Between 2021 and 2022, voluntary U.S. forest carbon credit issuances increased by 45%, and annualized data in 2023 indicates continued strength. Four registries issue voluntary forest carbon credits in the U.S.: the American Carbon Registry (ACR), the Climate Action Reserve (CAR), Gold Standard (GS), and Verra. Credits issued by ACR account for the majority of recent voluntary credit issuances, while CAR, GS, and Verra comprise a small share of recent issuances. The continued growth in credit development and origination in this market points to an enduring demand for U.S. forest-based carbon offsets.


*2023 credits annualized as of 5/31


We can also analyze credit retirements to understand the demand for these offsets. A credit is retired when an emitter claims it to offset an emission, so credit retirements may be a better proxy for realized credit demand. These data also show that the voluntary U.S. forest carbon market is gaining traction.

Credit retirements in this market exceeded 2 million credits in 2022, and 2023 annualized volumes are on track to surpass 3 million credits for the first time in market history. Again, ACR projects drove these trends while CAR and VCS projects comprise about 10% of total retirements over the past five years. Even more than credit issuances, retirements indicate a growing demand for voluntary U.S. forest carbon projects among buyers and emitters.


*2023 credits annualized as of 5/31

Taken together, our analysis of credit issuances and retirements points to a strong outlook for U.S.-based forest carbon credits.
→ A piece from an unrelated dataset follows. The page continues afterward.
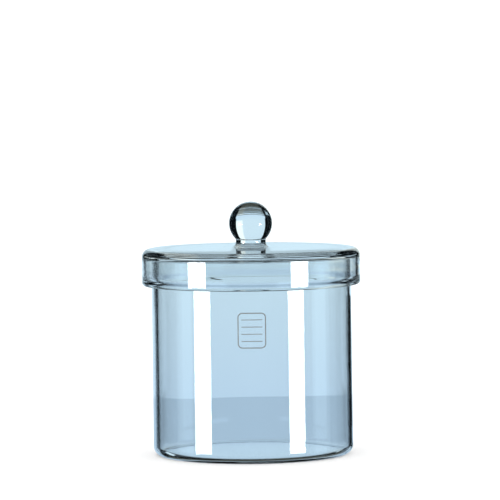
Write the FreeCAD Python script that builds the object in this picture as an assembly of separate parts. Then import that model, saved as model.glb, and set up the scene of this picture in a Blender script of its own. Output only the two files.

Looking ahead, there is tremendous potential to generate high quality credits across a variety of U.S. forests, and landowners will likely find innovative methods to increase carbon storage in their forests and monetize the value of that additionality.


At Xyla, we have a keen interest in helping organizations understand this dynamic environment, and we are looking forward to the future of forest carbon both in the U.S. and abroad!